Environmental and geological bias

The fossil record is not a neutral snapshot of past life. It is filtered at every stage by physics, chemistry and geology.

Aquatic, sediment-rich environments – such as continental shelves, river plains and lake bottoms – are especially well represented in the fossil record because they consistently provide burial. By contrast, upland forests, mountains and many arid landscapes are places where numerous organisms lived but relatively few were preserved. Hard parts, such as shells, bones, teeth and woody tissues, are over-represented compared with soft-bodied organisms that leave little or no trace in typical conditions.

On top of this, rocks of some ages and environments are more widespread at the surface today than others. Tectonics, erosion and human access all influence which fossil-bearing layers we can actually study. Entire intervals of deep time may be represented by only a handful of known formations, limiting our view of what once lived.

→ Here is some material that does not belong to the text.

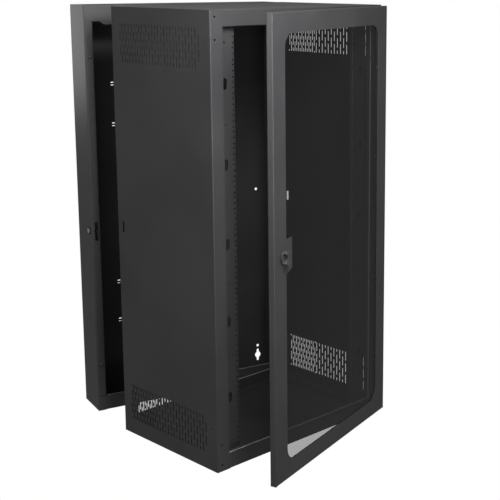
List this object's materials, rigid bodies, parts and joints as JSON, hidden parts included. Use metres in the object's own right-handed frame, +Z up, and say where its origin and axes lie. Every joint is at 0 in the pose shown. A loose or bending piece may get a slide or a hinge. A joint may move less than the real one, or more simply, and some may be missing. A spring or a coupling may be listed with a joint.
{
  "type": "swing-out wall mount network cabinet",
  "caption": "Three-section wall mount rack cabinet: wall section, swing-out rack section with vents and rails, and a door with a tinted window.",
  "frame": {"origin": "centre of the wall bolt pattern on the back face of the wall section", "axes": "+Z up, front of the wall section towards -Y, +X to the right seen from the front; the rack section is stored swung 15 degrees open about its right edge and the door 15.5 degrees open on it"},
  "size_m": [0.7742, 0.8851, 1.2544],
  "materials": {
    "black_powder_coat": "fine textured black powder coat",
    "zinc_plated_steel": "zinc plated",
    "chrome_plate": "polished",
    "black_rubber": "moulded",
    "black_plastic": "moulded, satin",
    "white_nylon": "moulded",
    "smoked_acrylic": "clear, smoke tinted"
  },
  "bodies": {
    "wall_section": {"rear_back_panel": "black_powder_coat", "rear_side_left": "black_powder_coat", "rear_side_right": "black_powder_coat", "rear_top": "black_powder_coat", "rear_bottom": "black_powder_coat", "lacing_bridges": "black_powder_coat", "rear_bumpers": "black_rubber", "swing_hinge_ears": "black_powder_coat", "swing_ear_rivets": "black_powder_coat", "rear_lock_plate": "black_plastic", "rear_lock_housing": "chrome_plate", "rear_lock_nut": "zinc_plated_steel"},
    "cabinet": {"bottom_panel": "black_powder_coat", "door_bracket_screws": "black_powder_coat", "door_hinge_brackets": "black_powder_coat", "door_pin_bottom": "zinc_plated_steel", "door_washer": "white_nylon", "frame_rivets": "black_powder_coat", "front_stile_left": "black_powder_coat", "front_stile_right": "black_powder_coat", "rack_rail_left": "black_powder_coat", "rack_rail_right": "black_powder_coat", "rail_bolts": "zinc_plated_steel", "rail_channel_bottom_left": "black_powder_coat", "rail_channel_bottom_right": "black_powder_coat", "rail_channel_top_left": "black_powder_coat", "rail_channel_top_right": "black_powder_coat", "rail_feet_left": "black_powder_coat", "rail_feet_right": "black_powder_coat", "rear_stile_left": "black_powder_coat", "rear_stile_right": "black_powder_coat", "side_panel_left": "black_powder_coat", "side_panel_right": "black_powder_coat", "swing_pin_housings": "black_powder_coat", "top_panel": "black_powder_coat"},
    "door": {"door_panel": "black_powder_coat", "door_window": "smoked_acrylic", "window_retainer_left": "black_powder_coat", "window_retainer_right": "black_powder_coat", "window_retainer_top": "black_powder_coat", "window_retainer_bottom": "black_powder_coat", "retainer_nuts": "zinc_plated_steel", "door_bushings": "white_nylon", "door_pin_guide": "black_powder_coat", "latch_housing": "black_plastic", "latch_nut": "zinc_plated_steel"},
    "rear_lock": {"rear_lock_plug": "chrome_plate", "rear_lock_hook": "chrome_plate", "rear_lock_screw": "chrome_plate"},
    "door_latch": {"latch_knob": "black_plastic", "latch_spindle": "zinc_plated_steel", "latch_cam": "zinc_plated_steel", "latch_cam_nut": "zinc_plated_steel"},
    "swing_pin_bottom": {"swing_pin_bottom": "zinc_plated_steel"},
    "swing_pin_top": {"swing_pin_top": "zinc_plated_steel"},
    "door_pin": {"door_pin_top": "zinc_plated_steel"}
  },
  "joints": [
    {"name": "cabinet_swing", "type": "hinge", "parent": "wall_section", "child": "cabinet", "pos_m": [0.3199, -0.1362, 0], "axis": [0, 0, 1], "range_deg": [-15, 75]},
    {"name": "door_swing", "type": "hinge", "parent": "cabinet", "child": "door", "pos_m": [0.43058, -0.55699, 0], "axis": [0, 0, 1], "range_deg": [-15.5, 84.5]},
    {"name": "rear_lock_turn", "type": "hinge", "parent": "wall_section", "child": "rear_lock", "pos_m": [-0.3279, -0.099, -0.0525], "axis": [1, 0, 0], "range_deg": [0, 90]},
    {"name": "door_latch_turn", "type": "hinge", "parent": "door", "child": "door_latch", "pos_m": [-0.07723, -0.84161, -0.0022], "axis": [-0.5075, 0.8616, 0], "range_deg": [0, 90]},
    {"name": "swing_pin_bottom_pull", "type": "slide", "parent": "cabinet", "child": "swing_pin_bottom", "axis": [0, 0, 1], "range_m": [0, 0.008], "stiffness_N_per_m": 300, "springref_m": -0.012},
    {"name": "swing_pin_top_pull", "type": "slide", "parent": "cabinet", "child": "swing_pin_top", "axis": [0, 0, -1], "range_m": [0, 0.008], "stiffness_N_per_m": 300, "springref_m": -0.012},
    {"name": "door_pin_pull", "type": "slide", "parent": "door", "child": "door_pin", "axis": [0, 0, -1], "range_m": [0, 0.009], "stiffness_N_per_m": 300, "springref_m": -0.012}
  ]
}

From buried remains to scientific data

Even after all of this, fossils must still make the transition from buried objects to scientific evidence. Uplift and erosion need to expose fossil-bearing rocks at the surface. Weathering may then release fossils or leave them partly visible on cliff faces, river banks or desert pavements.

Palaeontologists and skilled amateurs search these exposures, locate fossils and excavate them carefully, recording their exact position, orientation and associated sediments and fossils. In the laboratory, preparators remove the surrounding rock, stabilise fragile material and reveal as much anatomy as possible without damaging the specimen.

Only then can the fossil be described, compared and analysed. Measurements, microscopic features, chemical signatures and associated fossils all feed into reconstructions of anatomy, behaviour, environments and evolutionary relationships. Each fossil that survives this long journey becomes a data point in our broader effort to understand Earth’s deep past.